Sarah
Being in Brookside hasn’t been easy, but it’s been worth it. I’ve swallowed a lot of pride and asked forgiveness for the many, many things I’ve said and done over the years. Old wounds that have never fully healed keep getting torn open and it feels like all I do is bleed.
But I’m not alone.
My family has made apologies and admissions of their own and the more we’ve had a chance to see the problem from all sides, the easier it is to make amends. I end each day raw and exhausted, but I think we’re healing.
All of us.
As Dad gets stronger, I manage to explain how much it hurt when he told me Colton’s girlfriend was more a part of the family than I was.
I explain what I saw at David’s wedding, the obvious love he had for my brother’s new wife, the love I wanted for myself. I tell them I couldn’t bring myself to see my father look at Tessa that way, and that’s why I missed Colton’s wedding.
I try to talk about the baby. The tiny little baby I was too young to have, but couldn’t imagine getting rid of and then lost anyway. Years of hurt and rage and sorrow choke me and my father flinches under the weight of it all, but damn if he doesn’t listen.
I apologize to Tessa. I apologize to David. I apologize to Colton. I apologize to my parents.
And they apologize to me.
I finish the days worn, but better.
Weary, but strong.
Would I have gotten here if it wasn’t for Frank? Would I have had the strength to be this honest with my family? I don’t even have to think about the answer. There’s no doubt in my mind that if I hadn’t met him, I’d be sitting by myself, half-drunk and fully medicated, mourning a life I ran away from, blaming everyone but myself. I’ve spent today sending gratitude Frank’s way, waiting for a quiet moment so I can call him and tell him just how glad I am for his influence.
The moment Colton pulls to a stop in the driveway, I bound out of his truck, phone already in hand. My brother and his wife step past me on the way into their newly finished house, where I’ve been staying in a guest room that still smells of paint and sawdust. I lift a hand as I perch on the top step of the porch and press the phone to my ear.
Normally, Frank picks up immediately. Tonight, he misses both the first and second ring.

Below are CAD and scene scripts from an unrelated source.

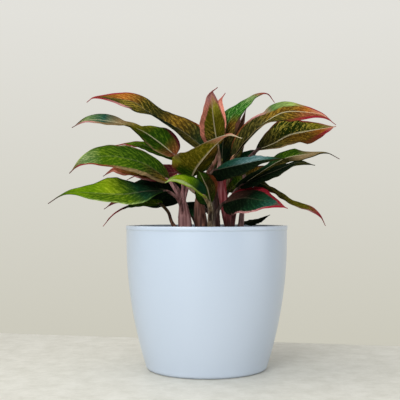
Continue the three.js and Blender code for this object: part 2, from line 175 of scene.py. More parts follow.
def area_light(name, place, aim, size, watts, colour):
    """A square soft light at place, turned towards aim."""
    bpy.ops.object.light_add(type="AREA", location=[v * MM for v in place])
    light = bpy.context.object
    light.name = name
    light.data.size = size * MM
    light.data.energy = watts
    light.data.color = colour
    away = mathutils.Vector([(a - b) * MM for a, b in zip(place, aim)])
    light.rotation_mode = "QUATERNION"
    light.rotation_quaternion = away.to_track_quat("Z", "Y")


# The main light is in front on the left, with a weaker one overhead and a faint one on the right.
area_light("window_light", (-610, -1370, 780), (0, 0, 150), 820, 19, (0.93, 0.97, 1.0))
area_light("top_light", (-350, -100, 1200), (0, 0, 150), 700, 5.4, (1.0, 0.98, 0.95))
area_light("bounce_light", (1000, -400, 320), (0, 0, 90), 700, 2.3, (0.94, 0.97, 1.0))


# Planter: one glossy moulded shell, very slightly blue white. The wall leans out from a flat
# base on one long arc, stands upright at the top, and ends in a low rounded lip.
RIM_RADIUS = 90
PLANTER_HEIGHT = 160
BASE_RADIUS = 67
STRAIGHT_FROM = 145
WALL = 4
FLOOR_THICKNESS = 4.5
LIP_HEIGHT = 4.5
LIP_STEP = 0.7
EDGE_ROUND = 1.2
FOOT_ROUND = 4.5
INNER_ROUND = 3
SIDES = 160
WALL_FROM = 10
WALL_RINGS = 22
PLANTER_DEEP = (0.51, 0.585, 0.685)
PLANTER_PALE = (0.545, 0.61, 0.705)
PLANTER_ROUGHNESS = (0.29, 0.35)
WALL_LEAN = RIM_RADIUS - BASE_RADIUS
ARC_RADIUS = (STRAIGHT_FROM**2 + WALL_LEAN**2) / (2 * WALL_LEAN)


def wall_radius(z):
    """The planter's outer radius at a height, in millimetres."""
    below = max(0, STRAIGHT_FROM - z)
    return RIM_RADIUS - ARC_RADIUS + math.sqrt(ARC_RADIUS**2 - below**2)


def rounded(centre_radius, centre_z, radius, start, end, steps=5):
    """Profile points of a rounded edge, from one angle to another."""
    angles = np.radians(np.linspace(start, end, steps))
    return [(centre_radius + radius * math.cos(a), centre_z + radius * math.sin(a)) for a in angles]


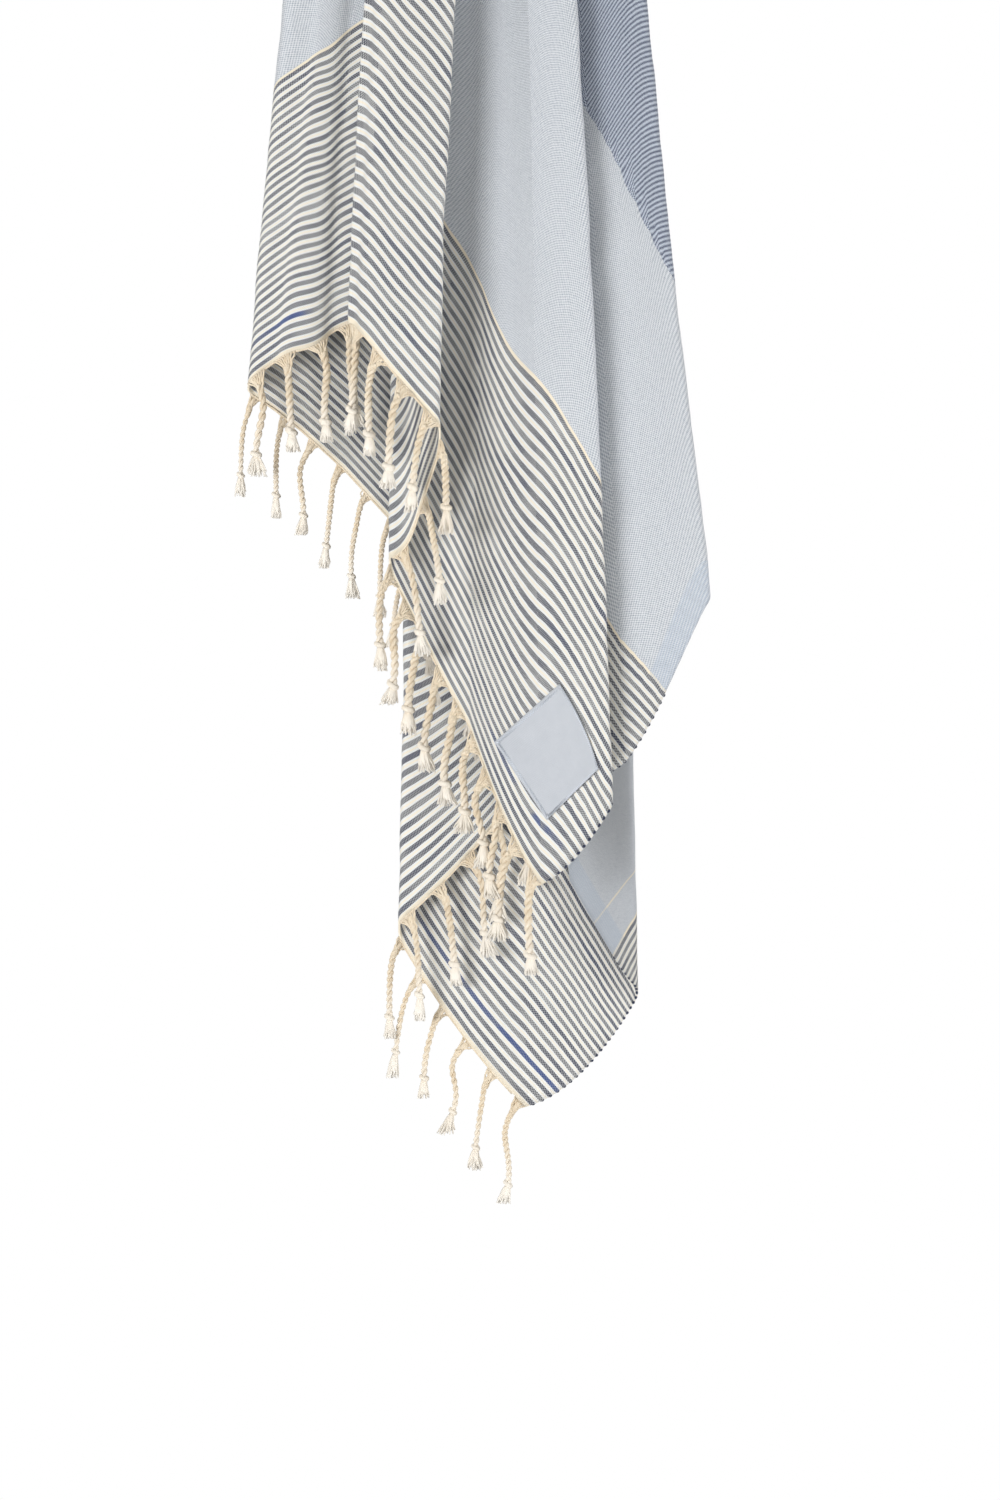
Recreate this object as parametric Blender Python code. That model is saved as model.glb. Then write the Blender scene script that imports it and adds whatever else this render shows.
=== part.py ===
# Hammam towel, hung from the middle of its length and gathered into folds.
#
# The sheet is one solid. Its front half hangs towards -Y in the folds of the table FOLDS, goes over the crown
# at the top, and comes down behind as a shorter half with the same folds. Each height has a section: a rounded
# zigzag through the folds. The hem and the long edges cut the sections off below. Tassels hang from narrow
# strips along both hems, and a small label lies on the front.
#
# Metres in the scene, millimetres in the tables. X is across, -Y is the front, Z is up, and the origin is the
# top of the crown, where the towel is held.

from collections import namedtuple

import bpy
import numpy as np

MM = 0.001

# The sheet
SHEET_THICKNESS = 1.4
LAYER_PITCH = 2.5         # from one layer to the next at the crown
INNER_RADIUS = 2.2        # bend of the innermost layer
INNERMOST_LAYER = 9       # number of the innermost layer; the outermost is 0
OUTER_RADIUS = INNER_RADIUS + LAYER_PITCH * INNERMOST_LAYER
CROWN_SPRING = -OUTER_RADIUS - SHEET_THICKNESS / 2   # height at which the layers start to bend over the crown
SHOULDER_DROP = 14.0      # how far the crown's two ends sink below its middle
SHOULDER_REACH = 59.0     # half width of the crown
SHOULDER_FADE = (-90.0, -300.0)

# Heights at which FOLDS gives a value, from the crown down
LEVELS = np.array([CROWN_SPRING, -180.0, -350.0, -545.0, -740.0, -935.0])
LOWEST = LEVELS[-1] - 200.0

# One row for each fold, in order along the width of the sheet, from one long edge to the other.
#   turn     1 folds back at its right end, -1 at its left end, 0 only passes through
#   layers   layers that it joins at the crown
#   x        across, at the six LEVELS
#   y        depth of the middle of the fold, at the five LEVELS below the crown
#   opening  width of the fold in depth, at the same five
#   hem      height of the front half's edge there
#   bow      how far that edge dips between this fold and the next
#   back_hem height of the back half's edge there
Fold = namedtuple("Fold", "name turn layers x y opening hem bow back_hem")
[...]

“Hey.” His voice is heavy when he finally answers, but I smile anyway.
“God, it’s so good to hear your voice.” I run my fingers over the porch step, feeling the grain of the wood bump against my skin. Some evenings, I’m so tired of sharing that Frank does all the talking. Others, like tonight, I can’t wait to tell him all the things my family and I worked through.
“Likewise.” The one-word answer is out of character, but his voice is so bland, he must be tired. “How’s your dad?”
“He’s good. Improving daily. Looks like they’re going to send him home soon and don’t expect he’ll have many lingering issues.” I tell him about today’s conversations, about the apologies. “It’s not perfect, but it’s better. It’s like a weight has been lifted off my shoulders. And it’s all because of you.” I tell him everything I’ve been thinking, beaming as I express my gratitude to the one person in the world who stopped long enough to see me and call me on my bullshit.
There’s a long pause before he replies and when he does, everything still seems wrong. “Good,” he finally says. “I’m glad.”
These short, cold answers aren’t like him and worry settles onto my back, clutches at my shoulders, and starts whispering in my ear. “Hey,” I say, drawing my brows together. “Are you okay?”
He laughs and it’s so out of character, so harsh and bitter, that I sit up straight. “No, Sarah, I’m not okay.”
His voice is thick.
Slurred.
Like he’s trying to speak through cotton.
Like he’s drunk.
“What happened?” I ask, immediately on edge.
“I got fired. That’s what happened. Bree told Brian Kent that you left because of me, because I broke your heart, and they believed her. They weren’t even a little interested in hearing my side of things. She won. That crazy bitch finally won.”
“Oh, Frank. I’m so sorry.”
“It’s fine,” he replies though I can tell he’s nowhere close to fine.